Convergence study on strictly contractive Peaceman–Rachford splitting method for nonseparable convex minimization models with quadratic coupling terms

Abstract

The alternating direction method of multipliers (ADMM) and Peaceman Rachford splitting method (PRSM) are two popular splitting algorithms for solving large-scale separable convex optimization problems. Though problems with nonseparable structure appear frequently in practice, researches on splitting methods for these problems remain to be scarce. Very recently, Chen et al. (Math Program 173(1–2):37–77, 2019) extended the 2-block ADMM to linearly constrained nonseparable models with quadratic coupling terms and established its convergence. However, theoretical researches about nonseparable PRSM or its variants are still lacking.
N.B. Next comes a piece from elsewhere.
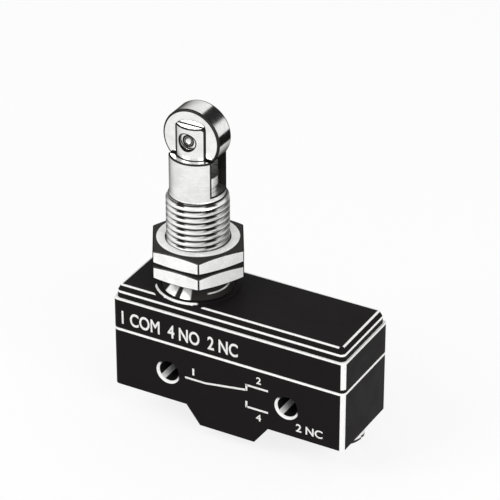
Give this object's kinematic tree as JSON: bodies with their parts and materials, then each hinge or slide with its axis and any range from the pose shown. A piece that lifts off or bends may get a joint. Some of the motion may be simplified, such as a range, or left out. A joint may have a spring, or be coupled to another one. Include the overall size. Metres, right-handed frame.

To fill the gap, in this paper we focus on the strictly contractive PRSM (SC-PRSM) applied to 2-block linearly constrained convex minimization problems with quadratic coupling objective functions. Under mild conditions, we prove the convergence of our proposed SC-PRSM and establish its o(1/k) convergence rate. Moreover, we implement the SC-PRSM to solve a problem of calculating the Euclidian distance between two ellipsoids, and compare its performance with three ADMM type algorithms. The results show the nonseparable SC-PRSM outperforms the other three algorithms in terms of both the iteration numbers and CPU time.